◆ REQUIREMENT ◆
Every line in the data below from the one containing "spring = make_spring()" down to the one containing "before = set(bpy.data.objects)", both included, must be retyped exactly; no other line is to appear.

◆ DATASET EXCERPT ◆

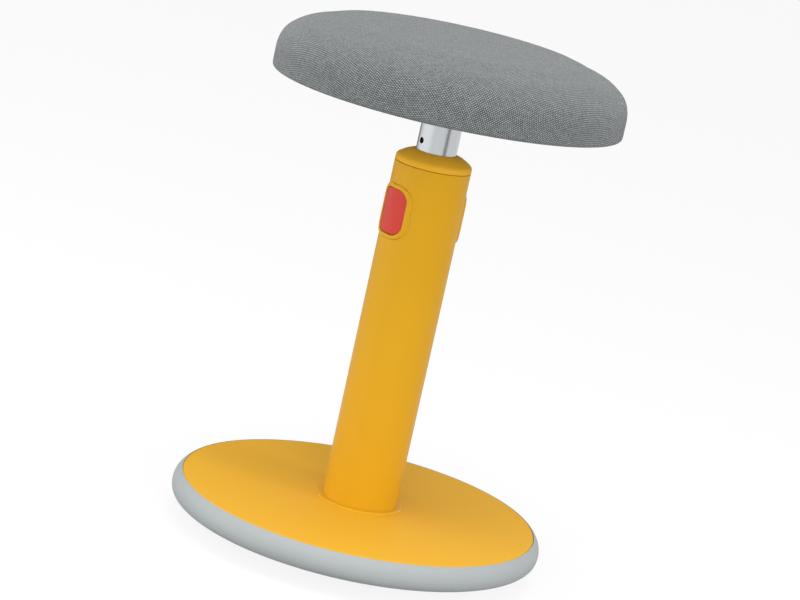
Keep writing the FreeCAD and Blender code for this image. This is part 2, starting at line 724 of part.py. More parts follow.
def seat_outline(inset):
    """Side, shoulder and crown of the seat as edges from the axis to the side's foot."""
    slope = math.radians(SEAT_CROWN_SLOPE)
    side_r = SEAT_RADIUS - inset
    side_top = at(side_r, seat_z + SEAT_SIDE)
    bend = SEAT_SHOULDER - inset
    centre_r = SEAT_RADIUS - SEAT_SHOULDER
    join_r = centre_r + bend * math.sin(slope)
    join_z = seat_z + SEAT_SIDE + bend * math.cos(slope)
    join = at(join_r, join_z)
    crown_z = join_z + join_r * math.tan(slope / 2)
    crown = at(0, crown_z)
    return crown, side_top, [
        tangent_arc(join, at(-math.cos(slope), math.sin(slope)), crown),
        tangent_arc(side_top, at(0, 1), join),
    ]


def make_seat_foam():
    """Crowned pad whose edge wraps down over the edge of the board."""
    inset = COVER_CLOTH + FOAM_GAP
    crown, side_top, edges = seat_outline(inset)
    lip = board_radius + FOAM_GAP
    foot_z = seat_z + inset
    edges += path(
        side_top,
        at(side_top.x, foot_z + COVER_CLOTH),
        at(side_top.x - COVER_CLOTH, foot_z),
        at(lip, foot_z),
        at(lip, board_top_z),
        at(0, board_top_z),
        crown,
    )
    foam = spin(edges)
    pocket_top = max(board_top_z + TEE_FLANGE_THICKNESS, hub_z + HUB_BOLT_LENGTH) + 1
    for x, y in around(HUB_BOLT_COUNT, HUB_BOLT_CIRCLE, 45):
        foam = foam.cut(disc(TEE_FLANGE_RADIUS + FOAM_GAP, board_top_z - 1, pocket_top, x, y))
    return foam


def make_seat_cover():
    """Fabric shell over the foam, turned under the edge into a hem."""
    outer_crown, outer_side, edges = seat_outline(0)
    inner_crown, inner_side, inner_edges = seat_outline(COVER_CLOTH)
    hem_r = SEAT_RADIUS - HEM_WIDTH
    inner_z = seat_z + COVER_CLOTH
    outer_turn = at(outer_side.x, seat_z + SEAT_LOWER_ROUND)
    outer_foot = at(outer_side.x - SEAT_LOWER_ROUND, seat_z)
    bend = SEAT_LOWER_ROUND - COVER_CLOTH
    inner_turn = at(inner_side.x, inner_z + bend)
    inner_foot = at(inner_side.x - bend, inner_z)
    edges += inner_edges
    edges += path(outer_side, outer_turn)
    edges.append(tangent_arc(outer_turn, at(0, -1), outer_foot))
    edges += path(outer_foot, at(hem_r, seat_z), at(hem_r, inner_z), inner_foot)
    edges.append(tangent_arc(inner_turn, at(0, -1), inner_foot))
    edges += path(inner_turn, inner_side)
    edges += path(inner_crown, outer_crown)
    return spin(edges)


def main():
    os.makedirs("parts", exist_ok=True)
    save("base_sole", make_base_sole())
    save("base_core", make_base_core())
    save("ballast_plate", make_ballast_plate())
    save("base_cover", make_base_cover())
    save("cover_screws", make_cover_screws())
    save("column_bolts", make_column_bolts())
    save("foot_collar", make_foot_collar())
    save("column_tube", make_column_tube())
    save("column_cap", make_column_cap())
    save("upper_guide_bush", make_upper_guide_bush())
    save("lock_housing", make_lock_housing())

    button = make_button()
    bezel = make_bezel()
    plate_screw = make_plate_screw()
    spring = make_spring()
    save("right_bezel", bezel)
    save("left_bezel", mirrored(bezel))
    save("right_button", button)
    save("left_button", mirrored(button))
    save("right_lock_plate", make_lock_plate(right_plate_z))
    save("left_lock_plate", mirrored(make_lock_plate(left_plate_z)))
    save("right_plate_screw", plate_screw)
    save("left_plate_screw", mirrored(plate_screw))
    save("right_spring", spring)
    save("left_spring", mirrored(spring))

    save("seat_post", make_seat_post())
    save("lower_glide_bush", make_lower_glide_bush())
    save("bush_rivets", make_bush_rivets())
    save("seat_hub", make_seat_hub())
    save("hub_cross_pin", make_hub_cross_pin())
    save("hub_bolts", make_hub_bolts())
    save("board_tee_nuts", make_board_tee_nuts())
    save("seat_board", make_seat_board())
    save("seat_dust_cover", make_seat_dust_cover())
    save("seat_foam", make_seat_foam())
    save("seat_cover", make_seat_cover())


main()
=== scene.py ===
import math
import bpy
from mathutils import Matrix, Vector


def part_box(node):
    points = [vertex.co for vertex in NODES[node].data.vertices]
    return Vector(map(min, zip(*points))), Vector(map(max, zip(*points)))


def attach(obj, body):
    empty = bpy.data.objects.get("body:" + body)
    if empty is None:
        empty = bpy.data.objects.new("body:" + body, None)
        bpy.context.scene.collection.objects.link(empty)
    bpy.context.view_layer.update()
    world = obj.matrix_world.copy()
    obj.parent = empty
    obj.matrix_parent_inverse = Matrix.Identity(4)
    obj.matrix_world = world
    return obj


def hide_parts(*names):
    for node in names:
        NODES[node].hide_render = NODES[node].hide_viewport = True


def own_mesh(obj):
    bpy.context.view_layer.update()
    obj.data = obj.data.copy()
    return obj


bl_info = {
    "name": "Wobble stool",
    "version": (1, 0, 0),
    "blender": (4, 5, 0),
    "location": "View3D > Sidebar > Stool",
    "description": "Finishes and soft parts of a wobble stool, around its packed model",
    "category": "Object",
}

import bpy
from bpy.props import FloatProperty, FloatVectorProperty, IntProperty, PointerProperty
from mathutils import Matrix, Vector

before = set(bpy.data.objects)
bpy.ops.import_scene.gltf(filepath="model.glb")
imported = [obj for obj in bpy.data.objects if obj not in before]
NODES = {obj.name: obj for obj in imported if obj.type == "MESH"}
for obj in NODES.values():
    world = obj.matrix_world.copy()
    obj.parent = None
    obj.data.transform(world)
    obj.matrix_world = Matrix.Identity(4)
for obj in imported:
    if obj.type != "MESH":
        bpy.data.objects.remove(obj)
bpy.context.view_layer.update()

# Places and sizes that come from the frame, in metres
COVER_LOW, COVER_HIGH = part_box("seat_cover")
SEAT_RADIUS = COVER_HIGH[0]
SEAT_FOOT = COVER_LOW[2]
SEAT_TOP = COVER_HIGH[2]

MM = 0.001
WHITE = (1.0, 1.0, 1.0)

# Rings of faces along the cushion's outline
HEM_RINGS = 5
FOOT_RINGS = 4
SIDE_RINGS = 4
SHOULDER_RINGS = 14
CROWN_RINGS = 26

# How the foam fills the cloth
INSET_SHARE = 0.15  # of the swell: the outline starts this far inside the finished seat
HELD_SHARE = 0.7  # of the straight side: the cloth up to there stays where it is
CLOTH_PRESSURE = 4.0
CLOTH_STIFFNESS = 40
CLOTH_QUALITY = 6
CLOTH_FRAMES = 20

# Gathers of the hem
GATHER_SPREAD = 0.3  # half of what the lowest gather is short of the highest, as a share of it
GATHER_BEAT = 3 / 20  # of a gather's own turn: how fast their height changes round the seat

# Staples of the hem
STAPLE_SIZE = (10 * MM, 1.1 * MM, 2.2 * MM)
STAPLE_EDGE = 0.3 * MM
STAPLE_INSET = 6 * MM  # from the hem's inner edge out to the staples' middle
STAPLE_RISE = 0.35 * MM  # from the seat's foot up to the staples' middle
STAPLE_LEAN = math.radians(9)  # most that a staple is out of line
STAPLE_BEAT = 2.4  # radians of the lean's sine from one staple to the next

# Faces round the wire of a spring, and along one turn of it
WIRE_SIDES = 12
COIL_STEPS = 32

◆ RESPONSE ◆
    spring = make_spring()
    save("right_bezel", bezel)
    save("left_bezel", mirrored(bezel))
    save("right_button", button)
    save("left_button", mirrored(button))
    save("right_lock_plate", make_lock_plate(right_plate_z))
    save("left_lock_plate", mirrored(make_lock_plate(left_plate_z)))
    save("right_plate_screw", plate_screw)
    save("left_plate_screw", mirrored(plate_screw))
    save("right_spring", spring)
    save("left_spring", mirrored(spring))

    save("seat_post", make_seat_post())
    save("lower_glide_bush", make_lower_glide_bush())
    save("bush_rivets", make_bush_rivets())
    save("seat_hub", make_seat_hub())
    save("hub_cross_pin", make_hub_cross_pin())
    save("hub_bolts", make_hub_bolts())
    save("board_tee_nuts", make_board_tee_nuts())
    save("seat_board", make_seat_board())
    save("seat_dust_cover", make_seat_dust_cover())
    save("seat_foam", make_seat_foam())
    save("seat_cover", make_seat_cover())


main()
=== scene.py ===
import math
import bpy
from mathutils import Matrix, Vector


def part_box(node):
    points = [vertex.co for vertex in NODES[node].data.vertices]
    return Vector(map(min, zip(*points))), Vector(map(max, zip(*points)))


def attach(obj, body):
    empty = bpy.data.objects.get("body:" + body)
    if empty is None:
        empty = bpy.data.objects.new("body:" + body, None)
        bpy.context.scene.collection.objects.link(empty)
    bpy.context.view_layer.update()
    world = obj.matrix_world.copy()
    obj.parent = empty
    obj.matrix_parent_inverse = Matrix.Identity(4)
    obj.matrix_world = world
    return obj


def hide_parts(*names):
    for node in names:
        NODES[node].hide_render = NODES[node].hide_viewport = True


def own_mesh(obj):
    bpy.context.view_layer.update()
    obj.data = obj.data.copy()
    return obj


bl_info = {
    "name": "Wobble stool",
    "version": (1, 0, 0),
    "blender": (4, 5, 0),
    "location": "View3D > Sidebar > Stool",
    "description": "Finishes and soft parts of a wobble stool, around its packed model",
    "category": "Object",
}

import bpy
from bpy.props import FloatProperty, FloatVectorProperty, IntProperty, PointerProperty
from mathutils import Matrix, Vector

before = set(bpy.data.objects)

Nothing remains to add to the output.